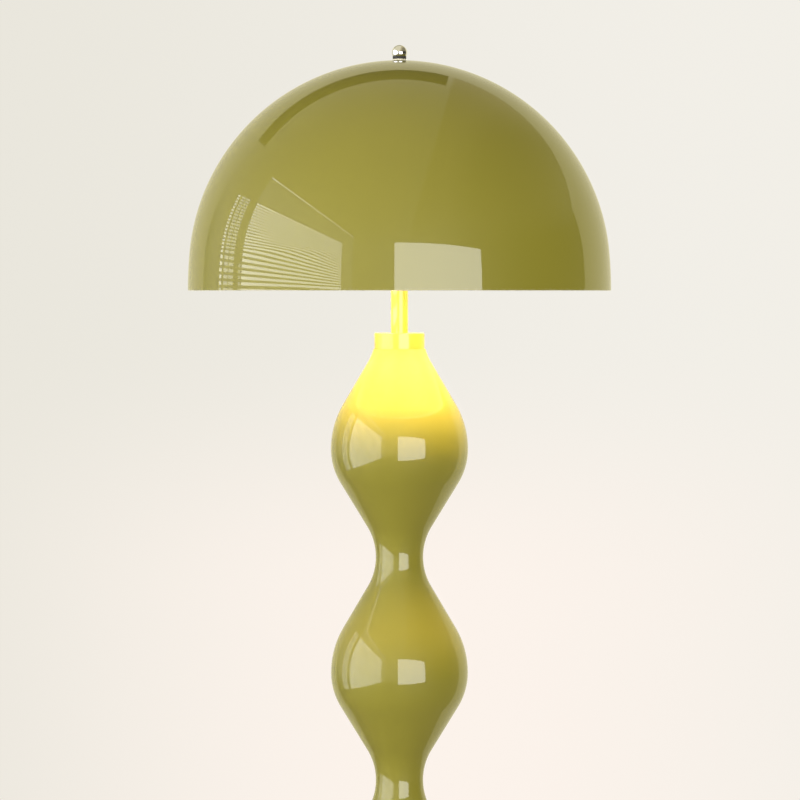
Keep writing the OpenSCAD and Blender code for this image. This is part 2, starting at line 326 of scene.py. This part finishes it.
def dress(piece, slot, body, *replaced):
    """Gives a piece its finish and the body it rides on, and hides the CAD nodes that it stands for."""
    piece.data.materials.append(LOOKS[slot])
    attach(piece, body)
    if replaced:
        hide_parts(*replaced)


def dress_cad_nodes():
    for part in frame["record"]["subparts"]:
        mesh = frame["nodes"][part["node"]].data
        mesh.materials.clear()
        mesh.materials.append(LOOKS[part["material_slot"]])


# ---------------------------------------------------------------- pieces


def base_shell():
    """Flared foot with a rolled edge and a hole for the cable gland."""
    edge_c = high("base_shell").x - EDGE_R
    bottom = low("base_shell").z
    top = high("base_shell").z
    flare_r = edge_c - NECK_R
    edge_z = bottom + EDGE_R
    outside = arc((edge_c, edge_z), EDGE_R, -90, 90, 32)
    outside += arc((edge_c, top), flare_r, -90, -180, 64)[1:]
    inside = arc((edge_c, edge_z), EDGE_R - WALL, -90, 90, 32)
    inside += arc((edge_c, top), flare_r + WALL, -90, -180, 64)[1:]
    shell = lathe("base_shell_skin", outside + inside[::-1])
    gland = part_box("cable_gland")
    length = gland[1].y - gland[0].y
    rod = [(0, -length), (GLAND_HOLE_R, -length), (GLAND_HOLE_R, length), (0, length)]
    cutter = lathe("gland_cutter", rod, COARSE)
    lie = Matrix.Rotation(math.pi / 2, 4, "X")
    cutter.matrix_world = Matrix.Translation((0, gland[1].y, edge_z)) @ lie
    cut = shell.modifiers.new("gland_hole", "BOOLEAN")
    cut.object = cutter
    cut.solver = "EXACT"
    bpy.context.view_layer.update()
    cut_shell = shell.evaluated_get(bpy.context.evaluated_depsgraph_get())
    mesh = bpy.data.meshes.new_from_object(cut_shell)
    shell.modifiers.clear()
    shell.data = mesh
    bpy.data.objects.remove(cutter)
    dress(shell, "lacquer", "stand", "base_shell")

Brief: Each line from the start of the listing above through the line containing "outside + inside[::-1])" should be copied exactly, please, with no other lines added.

Solution to this problem:
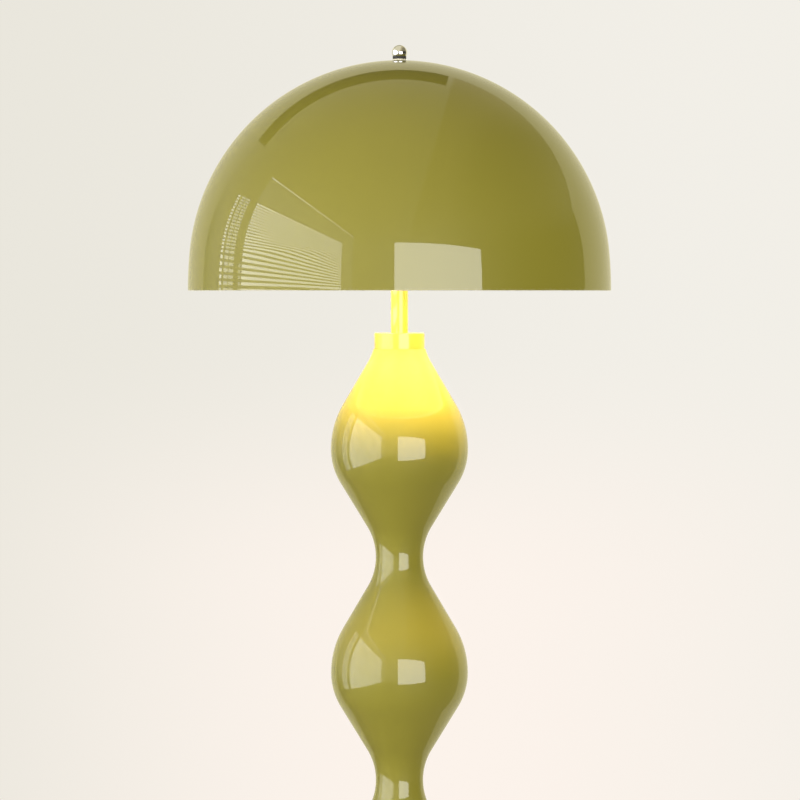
Keep writing the OpenSCAD and Blender code for this image. This is part 2, starting at line 326 of scene.py. This part finishes it.
def dress(piece, slot, body, *replaced):
    """Gives a piece its finish and the body it rides on, and hides the CAD nodes that it stands for."""
    piece.data.materials.append(LOOKS[slot])
    attach(piece, body)
    if replaced:
        hide_parts(*replaced)


def dress_cad_nodes():
    for part in frame["record"]["subparts"]:
        mesh = frame["nodes"][part["node"]].data
        mesh.materials.clear()
        mesh.materials.append(LOOKS[part["material_slot"]])


# ---------------------------------------------------------------- pieces


def base_shell():
    """Flared foot with a rolled edge and a hole for the cable gland."""
    edge_c = high("base_shell").x - EDGE_R
    bottom = low("base_shell").z
    top = high("base_shell").z
    flare_r = edge_c - NECK_R
    edge_z = bottom + EDGE_R
    outside = arc((edge_c, edge_z), EDGE_R, -90, 90, 32)
    outside += arc((edge_c, top), flare_r, -90, -180, 64)[1:]
    inside = arc((edge_c, edge_z), EDGE_R - WALL, -90, 90, 32)
    inside += arc((edge_c, top), flare_r + WALL, -90, -180, 64)[1:]
    shell = lathe("base_shell_skin", outside + inside[::-1])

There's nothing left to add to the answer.